Using the records below, quote only the span that opens with the line containing "Continue the build123d" and closes with the line containing "if empty is", exactly and inclusively.

[START Entries]

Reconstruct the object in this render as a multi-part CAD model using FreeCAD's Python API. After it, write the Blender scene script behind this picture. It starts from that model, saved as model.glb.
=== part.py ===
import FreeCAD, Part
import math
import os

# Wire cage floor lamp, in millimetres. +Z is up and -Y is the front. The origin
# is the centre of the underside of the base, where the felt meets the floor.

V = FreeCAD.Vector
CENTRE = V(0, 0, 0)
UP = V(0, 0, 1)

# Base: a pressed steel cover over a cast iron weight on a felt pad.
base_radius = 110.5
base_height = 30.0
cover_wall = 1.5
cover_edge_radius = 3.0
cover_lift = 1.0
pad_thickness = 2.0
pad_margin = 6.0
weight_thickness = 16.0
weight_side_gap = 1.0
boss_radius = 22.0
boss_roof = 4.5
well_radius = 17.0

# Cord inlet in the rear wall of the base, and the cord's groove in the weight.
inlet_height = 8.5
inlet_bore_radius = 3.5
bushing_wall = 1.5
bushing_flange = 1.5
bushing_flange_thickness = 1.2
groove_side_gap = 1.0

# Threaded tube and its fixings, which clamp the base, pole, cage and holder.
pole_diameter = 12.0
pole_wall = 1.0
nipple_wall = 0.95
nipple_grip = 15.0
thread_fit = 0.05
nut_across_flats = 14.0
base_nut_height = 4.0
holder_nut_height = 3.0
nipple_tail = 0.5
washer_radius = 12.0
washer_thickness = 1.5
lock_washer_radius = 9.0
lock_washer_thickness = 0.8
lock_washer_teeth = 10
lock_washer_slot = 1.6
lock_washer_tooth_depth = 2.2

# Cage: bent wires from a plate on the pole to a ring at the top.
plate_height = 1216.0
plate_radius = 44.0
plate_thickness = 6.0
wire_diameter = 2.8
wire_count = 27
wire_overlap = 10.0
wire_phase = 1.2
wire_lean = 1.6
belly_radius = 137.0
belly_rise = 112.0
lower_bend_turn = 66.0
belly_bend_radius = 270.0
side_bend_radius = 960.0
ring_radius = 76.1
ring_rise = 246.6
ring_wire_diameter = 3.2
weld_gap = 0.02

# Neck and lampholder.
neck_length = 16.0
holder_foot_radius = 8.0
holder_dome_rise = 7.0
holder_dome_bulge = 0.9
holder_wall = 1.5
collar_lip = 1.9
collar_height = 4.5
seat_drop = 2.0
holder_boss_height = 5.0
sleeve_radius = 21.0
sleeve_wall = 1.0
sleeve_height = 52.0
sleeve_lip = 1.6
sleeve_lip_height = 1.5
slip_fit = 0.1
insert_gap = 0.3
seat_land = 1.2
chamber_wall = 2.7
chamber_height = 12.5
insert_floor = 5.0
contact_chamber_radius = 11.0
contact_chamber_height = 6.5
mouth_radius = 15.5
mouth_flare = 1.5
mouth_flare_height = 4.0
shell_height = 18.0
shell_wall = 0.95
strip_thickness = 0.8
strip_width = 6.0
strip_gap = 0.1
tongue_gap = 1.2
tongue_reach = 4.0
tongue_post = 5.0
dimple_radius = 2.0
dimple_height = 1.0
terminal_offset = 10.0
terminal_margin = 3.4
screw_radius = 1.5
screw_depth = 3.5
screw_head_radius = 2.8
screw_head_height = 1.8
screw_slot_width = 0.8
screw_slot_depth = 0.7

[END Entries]
[START Entries]

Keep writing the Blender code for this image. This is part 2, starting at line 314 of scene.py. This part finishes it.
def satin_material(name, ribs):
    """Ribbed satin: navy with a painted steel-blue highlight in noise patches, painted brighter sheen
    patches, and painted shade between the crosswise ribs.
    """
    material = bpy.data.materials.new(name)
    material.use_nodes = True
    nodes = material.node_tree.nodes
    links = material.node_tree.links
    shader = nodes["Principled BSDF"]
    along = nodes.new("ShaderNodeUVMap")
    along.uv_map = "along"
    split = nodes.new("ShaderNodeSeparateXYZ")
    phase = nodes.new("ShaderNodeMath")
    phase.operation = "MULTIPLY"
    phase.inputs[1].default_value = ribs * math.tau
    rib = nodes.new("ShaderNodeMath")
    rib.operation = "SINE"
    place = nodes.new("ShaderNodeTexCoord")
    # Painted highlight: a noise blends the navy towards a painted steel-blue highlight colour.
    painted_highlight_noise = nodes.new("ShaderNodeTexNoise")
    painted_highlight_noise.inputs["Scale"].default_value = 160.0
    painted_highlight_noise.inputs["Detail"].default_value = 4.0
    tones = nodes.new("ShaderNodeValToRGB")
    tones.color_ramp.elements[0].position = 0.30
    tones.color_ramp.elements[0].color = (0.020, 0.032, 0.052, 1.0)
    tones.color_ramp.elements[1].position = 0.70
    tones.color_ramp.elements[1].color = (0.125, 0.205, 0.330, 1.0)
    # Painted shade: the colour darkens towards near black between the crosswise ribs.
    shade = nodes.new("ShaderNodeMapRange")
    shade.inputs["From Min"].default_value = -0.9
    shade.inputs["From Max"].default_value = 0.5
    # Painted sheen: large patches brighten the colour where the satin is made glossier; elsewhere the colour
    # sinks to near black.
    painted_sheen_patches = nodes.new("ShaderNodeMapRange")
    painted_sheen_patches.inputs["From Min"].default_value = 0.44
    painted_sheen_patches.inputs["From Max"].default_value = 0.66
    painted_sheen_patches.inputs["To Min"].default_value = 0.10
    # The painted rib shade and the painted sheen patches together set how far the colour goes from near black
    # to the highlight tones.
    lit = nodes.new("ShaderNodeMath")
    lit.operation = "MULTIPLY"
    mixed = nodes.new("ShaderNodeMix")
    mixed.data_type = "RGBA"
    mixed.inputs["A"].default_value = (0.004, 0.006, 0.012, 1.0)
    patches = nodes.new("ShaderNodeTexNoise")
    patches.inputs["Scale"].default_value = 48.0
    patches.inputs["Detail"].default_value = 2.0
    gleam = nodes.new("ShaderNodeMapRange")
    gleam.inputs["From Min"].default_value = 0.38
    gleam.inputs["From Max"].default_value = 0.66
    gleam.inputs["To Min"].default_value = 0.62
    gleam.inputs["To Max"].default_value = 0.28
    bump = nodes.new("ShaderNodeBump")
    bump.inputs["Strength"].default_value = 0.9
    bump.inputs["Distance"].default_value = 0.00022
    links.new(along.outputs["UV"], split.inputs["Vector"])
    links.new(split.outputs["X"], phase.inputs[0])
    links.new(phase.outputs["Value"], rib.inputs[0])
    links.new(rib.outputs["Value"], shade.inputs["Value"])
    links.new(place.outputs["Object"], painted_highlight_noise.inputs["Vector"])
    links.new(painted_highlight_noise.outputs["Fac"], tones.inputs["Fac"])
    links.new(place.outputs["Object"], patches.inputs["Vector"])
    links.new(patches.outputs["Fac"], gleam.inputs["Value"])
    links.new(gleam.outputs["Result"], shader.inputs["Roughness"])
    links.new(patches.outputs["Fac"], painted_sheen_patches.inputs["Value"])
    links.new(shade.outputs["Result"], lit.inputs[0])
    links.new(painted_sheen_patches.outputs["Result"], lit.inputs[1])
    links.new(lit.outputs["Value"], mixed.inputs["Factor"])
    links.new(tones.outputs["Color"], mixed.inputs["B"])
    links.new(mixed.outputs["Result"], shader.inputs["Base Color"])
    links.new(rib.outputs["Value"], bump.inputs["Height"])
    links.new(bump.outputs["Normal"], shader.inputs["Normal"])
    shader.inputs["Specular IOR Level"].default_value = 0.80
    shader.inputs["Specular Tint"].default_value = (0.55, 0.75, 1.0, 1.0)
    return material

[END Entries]
[START Entries]

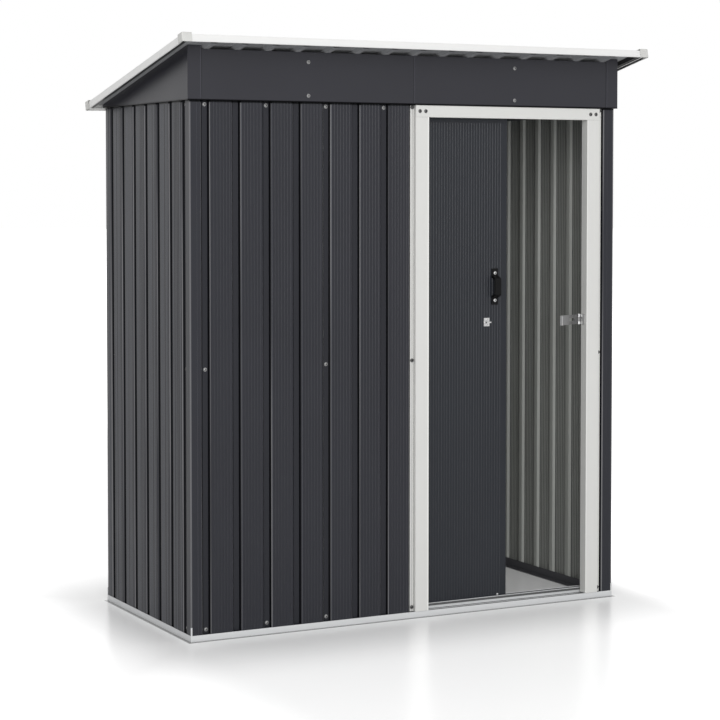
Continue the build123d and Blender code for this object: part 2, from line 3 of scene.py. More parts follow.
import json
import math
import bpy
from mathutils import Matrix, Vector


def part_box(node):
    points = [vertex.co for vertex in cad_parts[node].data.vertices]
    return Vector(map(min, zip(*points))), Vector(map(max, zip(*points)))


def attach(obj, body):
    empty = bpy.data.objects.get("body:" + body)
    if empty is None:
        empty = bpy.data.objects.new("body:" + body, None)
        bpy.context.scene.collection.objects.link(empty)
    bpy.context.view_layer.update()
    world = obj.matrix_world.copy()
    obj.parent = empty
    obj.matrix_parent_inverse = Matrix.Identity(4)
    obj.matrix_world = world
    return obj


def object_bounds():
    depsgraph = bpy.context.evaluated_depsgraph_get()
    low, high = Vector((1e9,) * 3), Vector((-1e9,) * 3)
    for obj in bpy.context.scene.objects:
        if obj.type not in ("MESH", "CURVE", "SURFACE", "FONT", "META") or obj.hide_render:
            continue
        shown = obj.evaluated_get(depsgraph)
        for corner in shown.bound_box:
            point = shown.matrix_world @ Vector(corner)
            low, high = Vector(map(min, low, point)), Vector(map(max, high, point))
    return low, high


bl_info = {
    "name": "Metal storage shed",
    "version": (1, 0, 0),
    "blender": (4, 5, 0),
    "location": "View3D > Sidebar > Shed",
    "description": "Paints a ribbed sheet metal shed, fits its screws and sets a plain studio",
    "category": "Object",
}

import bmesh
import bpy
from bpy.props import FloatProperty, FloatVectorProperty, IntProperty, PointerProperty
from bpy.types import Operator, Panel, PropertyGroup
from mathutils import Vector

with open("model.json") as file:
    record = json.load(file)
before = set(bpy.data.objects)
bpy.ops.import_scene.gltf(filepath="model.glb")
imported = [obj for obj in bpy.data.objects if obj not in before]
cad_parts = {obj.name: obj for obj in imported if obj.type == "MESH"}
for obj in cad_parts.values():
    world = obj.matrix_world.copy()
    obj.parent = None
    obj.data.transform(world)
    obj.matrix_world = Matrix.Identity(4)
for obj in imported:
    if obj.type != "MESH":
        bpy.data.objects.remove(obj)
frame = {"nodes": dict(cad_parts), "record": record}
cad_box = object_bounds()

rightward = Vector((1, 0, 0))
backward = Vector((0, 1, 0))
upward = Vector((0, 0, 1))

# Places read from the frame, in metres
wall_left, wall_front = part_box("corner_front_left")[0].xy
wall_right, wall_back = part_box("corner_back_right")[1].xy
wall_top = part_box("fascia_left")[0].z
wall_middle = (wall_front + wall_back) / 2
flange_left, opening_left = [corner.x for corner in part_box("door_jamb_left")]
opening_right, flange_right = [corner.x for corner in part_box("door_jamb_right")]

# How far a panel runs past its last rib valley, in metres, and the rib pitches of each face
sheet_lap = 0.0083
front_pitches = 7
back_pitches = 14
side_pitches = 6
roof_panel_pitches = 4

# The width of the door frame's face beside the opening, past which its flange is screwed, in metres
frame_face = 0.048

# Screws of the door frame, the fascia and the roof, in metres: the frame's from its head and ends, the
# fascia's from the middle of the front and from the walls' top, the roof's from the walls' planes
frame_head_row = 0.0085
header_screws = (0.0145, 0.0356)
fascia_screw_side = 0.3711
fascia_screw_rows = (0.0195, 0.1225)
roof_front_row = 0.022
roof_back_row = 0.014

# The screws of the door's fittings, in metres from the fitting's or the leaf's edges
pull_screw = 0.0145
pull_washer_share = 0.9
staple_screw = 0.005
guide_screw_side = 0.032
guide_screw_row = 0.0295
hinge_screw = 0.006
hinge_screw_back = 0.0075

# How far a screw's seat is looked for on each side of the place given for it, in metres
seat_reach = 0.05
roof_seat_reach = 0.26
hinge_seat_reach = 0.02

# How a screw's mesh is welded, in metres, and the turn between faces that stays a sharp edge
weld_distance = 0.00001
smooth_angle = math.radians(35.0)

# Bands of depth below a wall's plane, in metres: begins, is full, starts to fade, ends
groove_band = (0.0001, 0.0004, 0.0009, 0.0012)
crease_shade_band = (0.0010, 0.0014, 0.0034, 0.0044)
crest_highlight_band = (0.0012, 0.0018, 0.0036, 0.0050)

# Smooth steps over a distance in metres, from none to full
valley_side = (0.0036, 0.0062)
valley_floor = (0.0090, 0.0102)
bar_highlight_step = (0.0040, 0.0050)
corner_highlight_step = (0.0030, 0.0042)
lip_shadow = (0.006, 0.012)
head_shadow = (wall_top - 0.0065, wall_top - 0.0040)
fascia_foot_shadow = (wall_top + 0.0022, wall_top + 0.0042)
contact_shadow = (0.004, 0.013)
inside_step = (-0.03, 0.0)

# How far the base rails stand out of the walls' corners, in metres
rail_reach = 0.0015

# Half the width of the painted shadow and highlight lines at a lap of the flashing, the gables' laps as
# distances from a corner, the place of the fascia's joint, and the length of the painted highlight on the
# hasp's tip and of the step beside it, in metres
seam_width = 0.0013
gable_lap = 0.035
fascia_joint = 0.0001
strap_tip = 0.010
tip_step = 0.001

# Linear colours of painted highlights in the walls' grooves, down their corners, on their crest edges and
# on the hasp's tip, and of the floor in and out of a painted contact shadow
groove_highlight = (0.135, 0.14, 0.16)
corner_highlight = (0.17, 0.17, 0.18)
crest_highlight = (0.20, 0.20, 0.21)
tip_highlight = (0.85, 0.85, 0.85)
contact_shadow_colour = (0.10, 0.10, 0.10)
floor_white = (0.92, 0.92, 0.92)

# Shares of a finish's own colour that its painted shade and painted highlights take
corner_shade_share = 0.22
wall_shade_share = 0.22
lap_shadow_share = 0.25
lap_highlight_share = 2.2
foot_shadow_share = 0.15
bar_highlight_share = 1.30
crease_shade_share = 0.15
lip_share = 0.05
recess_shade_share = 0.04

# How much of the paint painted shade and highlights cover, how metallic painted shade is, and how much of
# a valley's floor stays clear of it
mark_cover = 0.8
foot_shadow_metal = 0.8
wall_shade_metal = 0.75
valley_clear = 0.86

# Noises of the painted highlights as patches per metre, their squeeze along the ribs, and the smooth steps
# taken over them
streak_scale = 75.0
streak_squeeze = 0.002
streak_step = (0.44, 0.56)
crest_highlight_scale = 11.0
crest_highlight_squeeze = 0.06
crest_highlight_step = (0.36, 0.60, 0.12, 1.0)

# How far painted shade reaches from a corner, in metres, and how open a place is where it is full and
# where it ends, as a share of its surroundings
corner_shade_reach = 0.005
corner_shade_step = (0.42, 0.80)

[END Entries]

Reply to the exercise ->
Continue the build123d and Blender code for this object: part 2, from line 3 of scene.py. More parts follow.
import json
import math
import bpy
from mathutils import Matrix, Vector


def part_box(node):
    points = [vertex.co for vertex in cad_parts[node].data.vertices]
    return Vector(map(min, zip(*points))), Vector(map(max, zip(*points)))


def attach(obj, body):
    empty = bpy.data.objects.get("body:" + body)
    if empty is None:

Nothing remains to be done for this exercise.